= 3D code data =
--- start ---
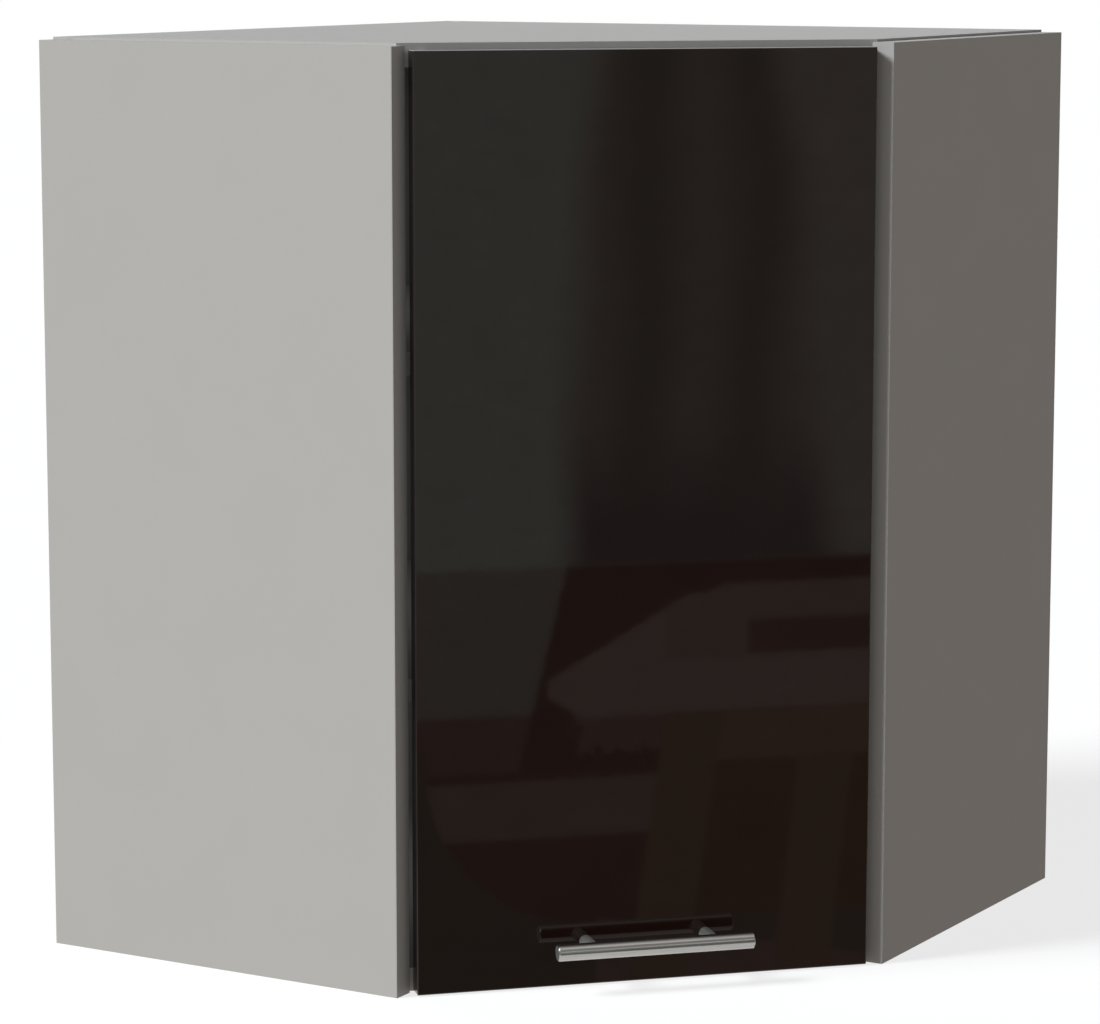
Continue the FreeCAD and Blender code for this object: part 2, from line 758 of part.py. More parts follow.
nodes["right_back_panel"] = back_panel()
nodes["left_back_panel"] = mirrored(back_panel())
nodes["rear_corner_post"] = corner_post()
nodes["corner_post_screws"] = group(post_screws())

nodes["lower_shelf_supports"] = shelf_supports(lower_shelf_level)
nodes["upper_shelf_supports"] = shelf_supports(upper_shelf_level)

for place, z_axis, face, away in (
    ("bottom", board / 2, board, 1),
    ("top", top_underside + board / 2, top_underside, -1),
):
    cams, bolts, dowels = [], [], []
    for row in cam_rows:
        cams += both(cam(row, z_axis, face, away))
        bolts += both(cam_bolt(row, z_axis))
    for row in dowel_rows:
        dowels += both(dowel(row, z_axis))
    nodes[place + "_cam_discs"] = group(cams)
    nodes[place + "_cam_bolts"] = group(bolts)
    nodes[place + "_dowels"] = group(dowels)

for name, shape in (
    ("hanger_housing", hanger_housing()),
    ("hanger_hook", hanger_hook()),
    ("wall_plate", wall_plate()),
    ("hanger_fixing_screws", group(hanger_screws())),
    ("hanger_adjusting_screws", group(adjusters())),
):
    nodes["right_" + name] = shape
    nodes["left_" + name] = mirrored(shape)

for place, level in hinge_levels.items():
    nodes[place + "_hinge_plate"] = hinge_plate(level)
    nodes[place + "_hinge_plate_screws"] = group(plate_screws(level))
    nodes[place + "_hinge_arm"] = hinge_arm(level)
    nodes[place + "_hinge_arm_screws"] = group(arm_screws(level))
    nodes[place + "_hinge_cup"] = hinge_cup(level)
    nodes[place + "_hinge_pin"] = hinge_pin(level)
    nodes[place + "_hinge_cup_screws"] = group(cup_screws(level))

nodes["door_panel"] = door_panel()
nodes["handle_bar"] = handle_bar()
nodes["handle_posts"] = handle_posts()
nodes["handle_screws"] = group(handle_screws())
nodes["door_buffers"] = door_buffers()

for name, shape in nodes.items():
    shape.exportStep("parts/" + name + ".step")
    print(name, len(shape.Solids), shape.isValid(), round(shape.Volume, 1))
print("nodes", len(nodes), "hinge axis", round(pin_x, 3), round(pin_y, 3))
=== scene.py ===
import json
import math

import bpy
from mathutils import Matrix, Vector

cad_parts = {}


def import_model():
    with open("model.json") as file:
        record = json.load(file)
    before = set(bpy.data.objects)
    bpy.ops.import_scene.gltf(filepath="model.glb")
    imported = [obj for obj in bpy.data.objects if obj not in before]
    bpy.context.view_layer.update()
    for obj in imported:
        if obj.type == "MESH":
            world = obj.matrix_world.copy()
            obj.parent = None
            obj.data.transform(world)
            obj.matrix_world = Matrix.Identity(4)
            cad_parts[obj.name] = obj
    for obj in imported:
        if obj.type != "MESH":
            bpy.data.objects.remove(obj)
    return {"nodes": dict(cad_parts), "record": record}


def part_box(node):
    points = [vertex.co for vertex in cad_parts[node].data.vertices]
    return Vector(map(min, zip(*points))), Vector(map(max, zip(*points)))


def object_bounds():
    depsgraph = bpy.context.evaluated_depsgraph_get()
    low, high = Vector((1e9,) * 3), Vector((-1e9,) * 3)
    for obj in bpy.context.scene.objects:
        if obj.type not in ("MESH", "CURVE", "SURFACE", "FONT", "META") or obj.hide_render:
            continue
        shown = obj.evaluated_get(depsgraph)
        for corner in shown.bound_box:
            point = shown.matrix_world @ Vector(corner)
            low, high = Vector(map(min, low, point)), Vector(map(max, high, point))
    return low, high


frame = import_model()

# Looks of the corner wall cabinet. Metres, +Z up, the door faces -Y, the room corner is at the origin.

cad_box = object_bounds()

# ---------------------------------------------------------------- colours, as linear values
LAMINATE = (0.456, 0.449, 0.428)
# One plastic band on the front edges. Its colour is set darker as painted shade for the band slot, and
# lighter as painted light on the top and bottom panels.
EDGE_BAND_PAINTED_SHADE = (0.395, 0.393, 0.384)
DECK_BAND_PAINTED_LIGHT = (0.505, 0.502, 0.492)     # front bands of the top and bottom panels, made lighter than the other bands as painted light
CHIPBOARD = (0.44, 0.31, 0.19)
CHIPBOARD_DARK = (0.24, 0.15, 0.085)
HARDBOARD = (0.22, 0.125, 0.065)
HARDBOARD_PALE = tuple(1.7 * channel for channel in HARDBOARD)
DOOR_BROWN = (0.019, 0.0082, 0.0058)
DOOR_EDGE = (0.024, 0.018, 0.017)
# painted highlight: the light grey of the line on the door's upper arris
DOOR_ARRIS_PAINTED_HIGHLIGHT = (0.37, 0.365, 0.36)
STEEL = (0.42, 0.41, 0.395)
STEEL_POST = (0.21, 0.205, 0.20)
NICKEL = (0.60, 0.58, 0.54)
ZINC = (0.60, 0.62, 0.65)
WHITE_PLASTIC = (0.74, 0.74, 0.71)
BUFFER = (0.62, 0.62, 0.58)
BEECH = (0.56, 0.37, 0.20)
BEECH_DARK = (0.40, 0.24, 0.12)

# ---------------------------------------------------------------- numbers that several looks share
MM = 0.001
NOISE_SPAN = (0.3, 0.7)               # most values of a noise texture lie in this span
NOISE_CORE = (0.35, 0.65)             # a narrower span, for more contrast
PEARL_SIZE = 0.55 * MM                # grain of the laminated boards' surface
REAR_SHARE = 0.5                      # the normal of a face at a wall has more than this share of +Y
OUTWARD_SHARE = -0.1                  # and more than this share of the direction away from the middle
BAND_LENGTHWISE = (1.0, 1.0, 0.12)    # stretches a pattern along a band
POST_LENGTHWISE = (1.0, 1.0, 0.03)


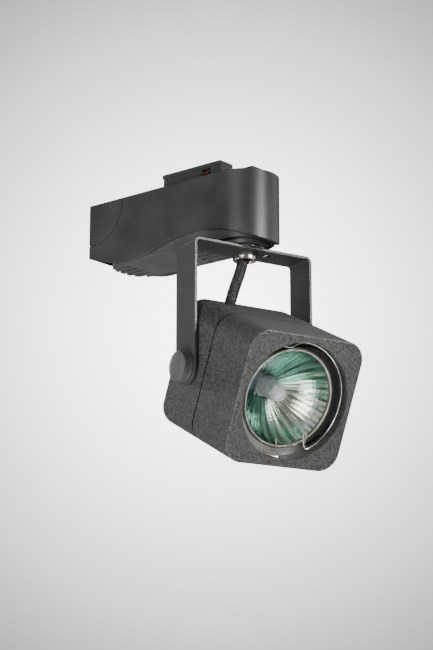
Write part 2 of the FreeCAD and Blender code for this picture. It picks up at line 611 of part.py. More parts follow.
def rear_housing():
    """The rear shell: pivot bosses, screw posts, holder posts and the cord hole."""
    body = new_body("rear_housing")
    half, wall, rear = D.head_half, D.head_wall, -D.head_rear
    full = outline(body, "rear_plan", "YZ_Plane", rounded(half, D.head_corner), rear)
    grow(body, "Pad", "rear_block", full, D.seam_rear - rear)
    fillet(body, "rear_edge", D.rear_round, in_plane((1, 0, 0), rear))
    inner = outline(body, "rear_inner", "YZ_Plane", rounded(half - wall, D.head_corner - wall), rear + wall)
    grow(body, "Pocket", "rear_hollow", inner, 60, reverse=True)
    depth = half - D.boss_in
    for side, start in (("left", -half), ("right", D.boss_in)):
        rod("pivot_boss_" + side, 6, depth, (0, start, 0), TO_Y, body)
    rod("pivot_bore", D.insert_r, half * 2 + 2, (0, -half - 1, 0), TO_Y, body, cut=True)
    for i, (y, z) in enumerate(POST_SPOTS):
        rod(f"rear_post_{i}", 4.5, D.lip_a - 0.2 - rear - 1, (rear + 1, y, z), TO_X, body)
        rod(f"rear_screw_hole_{i}", 1.65, 40, (rear - 1, y, z), TO_X, body, cut=True)
        rod(f"rear_screw_sink_{i}", 3.1, 4.2, (rear - 1, y, z), TO_X, body, cut=True)
    for i, y in enumerate((-15.5, 15.5)):
        rod(f"holder_post_{i}", 3, 7.7, (rear + 1, y, 0), TO_X, body)
        rod(f"holder_bore_{i}", 1.5, 6, (rear + 3, y, 0), TO_X, body, cut=True)
    rod("cord_hole", D.bush_r, 6, (D.cord_in_a, D.cord_in_v, half - 4), body=body, cut=True)
    node("rear_housing", body, HEAD)


def front_housing():
    """The front shell: a round mouth with a seat for the lamp ring, and a spigot into the rear shell."""
    body = new_body("front_housing")
    half, corner, seam, lip = D.head_half, D.head_corner, D.seam_front, D.lip_a
    full = outline(body, "front_plan", "YZ_Plane", rounded(half, corner), seam)
    grow(body, "Pad", "front_block", full, D.head_front - seam)
    fillet(body, "front_edge", D.front_round, in_plane((1, 0, 0), D.head_front))
    inset = D.head_wall + 0.1
    spigot = outline(body, "spigot_plan", "YZ_Plane", rounded(half - inset, corner - inset), lip)
    grow(body, "Pad", "spigot", spigot, seam - lip + 1)
    reach, tab = half - inset - 0.5, D.tab_half
    along, side = (D.seam_rear, seam + 0.5), (-tab, tab)
    for i, (y, z) in enumerate((((reach, half), side), ((-half, -reach), side), (side, (reach, half)),
                                (side, (-half, -reach)))):
        box(f"seam_tab_{i}", along, y, z, body)
    inner = outline(body, "front_inner", "YZ_Plane", rounded(half - 3.6, corner - 3.6), lip)
    grow(body, "Pocket", "front_hollow", inner, D.ledge_a - lip, reverse=True)
    rod("mouth", D.mouth_r, 20, (D.seat_a, 0, 0), TO_X, body, cut=True)
    rod("ledge_opening", D.ledge_r, 20, (D.ledge_a - 5, 0, 0), TO_X, body, cut=True)
    for i, (y, z) in enumerate(POST_SPOTS):
        rod(f"front_post_{i}", 4, D.ledge_a + 0.5 - lip, (lip, y, z), TO_X, body)
        rod(f"front_screw_bore_{i}", 1.5, 15, (lip - 1, y, z), TO_X, body, cut=True)
    node("front_housing", body, HEAD)


def housing_screws():
    screws = []
    for i, (y, z) in enumerate(POST_SPOTS):
        shank = rod(f"long_shank_{i}", 1.5, 40, (-15.7, y, z), TO_X)
        head = rod(f"long_head_{i}", 2.75, 2.4, (-18.1, y, z), TO_X)
        drive = hexagon(f"long_drive_{i}", 1.4, 2.2, (-19, y, z), TO_X)
        screws.append(minus(f"long_screw_{i}", fused(f"long_blank_{i}", shank, head), drive))
    node("housing_screws", group("long_screw_set", *screws), HEAD)


def pivot_fittings():
    """Brass inserts in the head's sides, spacers between head and arms, and the cord's bush."""
    half, inserts, spacers = D.head_half, [], []
    for side, at, gap in (("left", -half, -D.spacer_out), ("right", D.boss_in, half)):
        outer = rod("insert_outer_" + side, D.insert_r, half - D.boss_in, (0, at, 0), TO_Y)
        inserts.append(minus("insert_" + side, outer, rod("insert_bore_" + side, D.thread_r + 0.06, 10,
                                                          (0, at - 1, 0), TO_Y)))
        disc = rod("spacer_outer_" + side, D.ring_r, D.spacer_out - half, (0, gap, 0), TO_Y)
        spacers.append(minus("spacer_" + side, disc, rod("spacer_bore_" + side, D.shoulder_r + 0.06, 4,
                                                         (0, gap - 1, 0), TO_Y)))
    node("pivot_inserts", group("insert_pair", *inserts), HEAD)
    node("pivot_spacers", group("spacer_pair", *spacers), HEAD)
    at, wall = (D.cord_in_a, D.cord_in_v), half - D.head_wall
    barrel = rod("bush_barrel", D.bush_r, D.head_wall, (*at, wall))
    flange = rod("bush_flange", D.bush_r + 0.6, 1.2, (*at, wall - 1.2))
    bore = rod("bush_bore", D.bush_r - 0.6, 6, (*at, wall - 3))
    node("cord_bush", minus("bush", fused("bush_blank", barrel, flange), bore), HEAD)


def lamp_ring():
    """An aluminium ring on the mouth's seat, with a lip that the lamp's rim rests on."""
    rear, r, seat = D.rim_rear, D.rim_r, D.seat_a
    node("lamp_ring", turned("lamp_ring", "XY_Plane", [
        (rear - 0.8, r - 0.85), (rear, r - 0.85), (rear, r + 0.15), (seat + 0.8, r + 0.15),
        (seat + 0.8, D.mouth_r - 0.2), (seat, D.mouth_r - 0.2), (seat, r + 1.2), (rear - 0.8, r + 1.2)],
        "H_Axis"), HEAD)


def lamp():
    """A dichroic reflector lamp: glass reflector with its base, front glass, capsule and pins."""
    r, front, rear, neck = D.rim_r, D.rim_front, D.rim_rear, D.neck_a
    body = new_body("lamp_reflector")
    section = outline(body, "reflector_section", "XY_Plane", [
        (neck, 0), (neck, D.neck_r, (29.5, 18.6)), (rear, r - 1), (rear, r), (front, r), (front, r - 0.6),
        (front - 1.6, r - 0.6), (front - 1.6, r - 1.6, (31, 18.2)), (neck + 2.2, 6), (neck + 2.2, 0)])
    revolve = body.newObject("PartDesign::Revolution", "reflector_turned")
    revolve.Profile = section
    revolve.ReferenceAxis = (section, ["H_Axis"])
    revolve.Angle = 360
    base = D.base_rear
    box("lamp_base", (base, neck + 1), (-8, 8), (-5.5, 5.5), body)
    rod("capsule_socket", D.capsule_r + 0.1, 6, (neck - 1, 0, 0), TO_X, body, cut=True)
    for side in (-0.5, 0.5):
        rod(f"pin_socket_{int(side + 1)}", D.pin_r, 7, (base - 1, D.pin_gap * side, 0), TO_X, body, cut=True)
    node("lamp_reflector", body, HEAD)
    node("lamp_glass", rod("front_glass", r - 0.65, 1.4, (front - 1.55, 0, 0), TO_X), HEAD)
    c, nose = D.capsule_r, neck + 12.5
    node("lamp_capsule", turned("lamp_capsule", "XY_Plane", [
        (neck - 0.9, 0), (neck - 0.9, c), (nose, c, (nose + c * math.sqrt(0.5), c * math.sqrt(0.5), c)),
        (nose + c, 0)], "H_Axis"), HEAD)
    node("lamp_pins", group("pin_pair", *[
        rod(f"pin_{int(side + 1)}", D.pin_r, 13, (base - 7.5, D.pin_gap * side, 0), TO_X)
        for side in (-0.5, 0.5)]), HEAD)


def lamp_clip():
    """A spring wire around the mouth's wall. Its two ends and a kink reach in over the lamp's glass."""
    a, r, wire = float(D.clip_a), float(D.clip_r) - 0.02, float(D.clip_wire)
    glass = float(D.rim_front) - 0.15 + wire

    def around(start, stop, step=10):
        count = max(1, round(abs(stop - start) / step))
        return [(a, 1.005 * r * math.cos(math.radians(start + (stop - start) * i / count)),
                 1.005 * r * math.sin(math.radians(start + (stop - start) * i / count))) for i in range(count + 1)]

    poles = [(glass, -1.7, -20.4), (glass, -1.3, -22), (glass + 0.4, -0.4, -25.4), (a - 0.2, 0.9, -28.2),
             (a, 1.2, -29.0), (a, -0.8, -29.3)]
    poles += around(-100, -236)
    poles += [(a, -13.2, 26.1), (a, -9.8, 25.2), (a, -6.6, 25.6), (a, -4.2, 27.7), (a, -1.6, 28.9)]
    poles += around(84, -44)
    poles += [(a, 17.6, -22.9), (a, 15.8, -23.9), (a - 0.3, 14.6, -22.4), (glass + 0.3, 13.6, -18.6),
              (glass, 13.1, -16), (glass, 13.4, -14.8), (glass, 14.5, -14.9), (glass, 15, -16.2),
              (glass + 0.1, 15.1, -18.6), (glass + 0.3, 15.2, -20.6)]
    node("lamp_clip", own("clip_wire_run", wire_run(poles, wire)), HEAD)


def lamp_socket():
    """The ceramic holder on its steel strap, the screws that fix the strap and the leads from the cord."""
    base, half, zero = D.base_rear, D.pin_gap * 0.5, 0
    block = box("holder_block", (-9, base - 0.1), (-9, 9), (-5, 5))
    sockets = [rod(f"holder_socket_{i}", D.pin_r + 0.05, 9, (base - 8, y, zero), TO_X)
               for i, y in enumerate((-half, half))]
    node("lamp_holder", minus("holder", block, *sockets), HEAD)
    strap = box("strap_plate", (-10.2, -9), (-19, 19), (-4.5, 4.5))
    holes = [rod(f"strap_hole_{i}", 1.6, 4, (-12, y, 0), TO_X) for i, y in enumerate((-15.5, 15.5))]
    node("holder_bracket", minus("strap", strap, *holes), HEAD)
    screws = []
    for i, y in enumerate((-15.5, 15.5)):
        shank = rod(f"strap_shank_{i}", 1.5, 6.5, (-15.5, y, 0), TO_X)
        head = rod(f"strap_head_{i}", 2.75, 2, (-9, y, 0), TO_X)
        slot = box(f"strap_slot_{i}", (-7.8, -6), (y - 3, y + 3), (-0.4, 0.4))
        screws.append(minus(f"strap_screw_{i}", fused(f"strap_blank_{i}", shank, head), slot))
    node("holder_screws", group("strap_screw_set", *screws), HEAD)
    leads = []
    for side in (1, -1):
        poles = [(-12 + side, -11.8, 18), (-12 + side, -11.8, 15), (-10 + side, -11, 10.5), (-4 + 2 * side, -7, 8.5),
                 (-3 + 2 * side, -3.6, 8), (-3 + 2 * side, -3.4, 5)]
        leads.append(own(f"head_lead_{side + 1}", wire_run(poles, 0.7)))
    node("lamp_leads", group("head_lead_pair", *leads), HEAD)


# ---------------------------------------------------------------- thumb screws

def thumb_screw(side, way):
    """A knob with its washer and stud on one end of the tilt axis: way is +1 or -1."""
    washer_in = D.arm_out + 0.1
    washer_out, face, r = washer_in + D.ring_tall, D.knob_face, D.knob_r
    edge = face - D.knob_dome
    top = face - 1.6
    node(side + "_knob", turned(side + "_knob", "XY_Plane", [
        (D.thread_r, way * washer_out), (r, way * washer_out), (r, way * edge, (r * 0.6, way * (face - 0.2))),
        (1.2, way * face), (0, way * face), (0, way * top), (D.thread_r, way * top)]), HEAD)
    node(side + "_knob_washer", turned(side + "_knob_washer", "XY_Plane", [
        (D.shoulder_r, way * washer_in), (D.ring_r, way * washer_in), (D.ring_r, way * washer_out),
        (D.shoulder_r, way * washer_out)]), HEAD)
    half = D.head_half
    node(side + "_knob_stud", turned(side + "_knob_stud", "XY_Plane", [
        (0, way * (D.boss_in + 1)), (D.thread_r, way * (D.boss_in + 1)), (D.thread_r, way * (half + 0.1)),
        (D.shoulder_r, way * (half + 0.1)), (D.shoulder_r, way * washer_out), (D.thread_r, way * washer_out),
        (D.thread_r, way * (face - 1.6)), (0, way * (face - 1.6))]), HEAD)


adapter_housing()
adapter_cover()
cover_screws()
contact_head()
contacts()
lock_lever()
lock_tongue()
lock_spring()
converter()
adapter_leads()
bracket()
swivel_stack()
lamp_cord()
rear_housing()
front_housing()
housing_screws()
pivot_fittings()
lamp_ring()
lamp()
lamp_clip()
lamp_socket()
thumb_screw("left", -1)
thumb_screw("right", 1)

doc.recompute()
failed = [f"{obj.Name} {obj.State}" for obj in doc.Objects if "Invalid" in obj.State or "Error" in obj.State]
if failed:
    raise RuntimeError("did not compute: " + ", ".join(failed))
os.makedirs("parts", exist_ok=True)
for label, obj in nodes.items():
    shape = obj.Shape
    if shape.isNull() or not shape.isValid() or not shape.Solids:
        raise RuntimeError(f"{label} has no valid solid")
    shape.exportStep(f"parts/{label}.step")
    b = shape.BoundBox
    print(f"{label}: {len(shape.Solids)} solids, {shape.Volume:.0f} mm3, x {b.XMin:.1f} {b.XMax:.1f}, "
          f"y {b.YMin:.1f} {b.YMax:.1f}, z {b.ZMin:.1f} {b.ZMax:.1f}")
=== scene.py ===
"""Track spotlight: the looks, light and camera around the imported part. Metres, in the part's own frame."""

import json
import math
import random

import bmesh
import bpy
from mathutils import Matrix, Vector


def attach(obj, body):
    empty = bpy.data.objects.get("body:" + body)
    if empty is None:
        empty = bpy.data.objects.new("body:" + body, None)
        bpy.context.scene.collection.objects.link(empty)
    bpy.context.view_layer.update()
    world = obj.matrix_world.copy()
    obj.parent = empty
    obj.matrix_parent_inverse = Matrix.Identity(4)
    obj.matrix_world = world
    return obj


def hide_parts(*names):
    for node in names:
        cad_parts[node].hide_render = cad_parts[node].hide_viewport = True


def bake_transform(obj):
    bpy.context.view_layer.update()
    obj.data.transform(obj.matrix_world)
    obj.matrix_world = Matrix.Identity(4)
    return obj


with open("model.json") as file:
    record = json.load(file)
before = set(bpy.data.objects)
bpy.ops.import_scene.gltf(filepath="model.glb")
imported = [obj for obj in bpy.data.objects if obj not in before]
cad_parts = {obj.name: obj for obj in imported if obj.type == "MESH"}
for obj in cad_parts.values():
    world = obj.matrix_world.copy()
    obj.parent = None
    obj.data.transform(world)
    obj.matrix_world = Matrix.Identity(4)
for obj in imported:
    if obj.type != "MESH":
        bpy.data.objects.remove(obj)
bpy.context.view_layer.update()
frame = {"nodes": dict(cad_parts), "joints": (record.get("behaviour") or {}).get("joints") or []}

MM = 0.001
PAN_REST, TILT_REST = -18, 26.1
JOINTS = {joint["name"]: joint for joint in frame["joints"]}
PIVOT = Vector(JOINTS["tilt"]["pos_m"])
BRACKET = Matrix.Rotation(math.radians(PAN_REST), 4, "Z")
HEAD = Matrix.Translation(PIVOT) @ BRACKET @ Matrix.Rotation(math.radians(TILT_REST), 4, "Y")
BEAM = HEAD.to_3x3() @ Vector((1, 0, 0))
# Towards the bottom of the lamp ring, where its painted highlight lies.
RING_DOWN = HEAD.to_3x3() @ Vector((0, -0.45, -0.9))


# ---------------------------------------------------------------- material building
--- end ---
= STATED GOAL =
Extract and output the part that opens with the line containing "zip(*points))), Vector(map(max, zip(*points)))" and closes with the line containing "frame = import_model()", unchanged, ends included.

= TASK SOLUTION =
    return Vector(map(min, zip(*points))), Vector(map(max, zip(*points)))


def object_bounds():
    depsgraph = bpy.context.evaluated_depsgraph_get()
    low, high = Vector((1e9,) * 3), Vector((-1e9,) * 3)
    for obj in bpy.context.scene.objects:
        if obj.type not in ("MESH", "CURVE", "SURFACE", "FONT", "META") or obj.hide_render:
            continue
        shown = obj.evaluated_get(depsgraph)
        for corner in shown.bound_box:
            point = shown.matrix_world @ Vector(corner)
            low, high = Vector(map(min, low, point)), Vector(map(max, high, point))
    return low, high


frame = import_model()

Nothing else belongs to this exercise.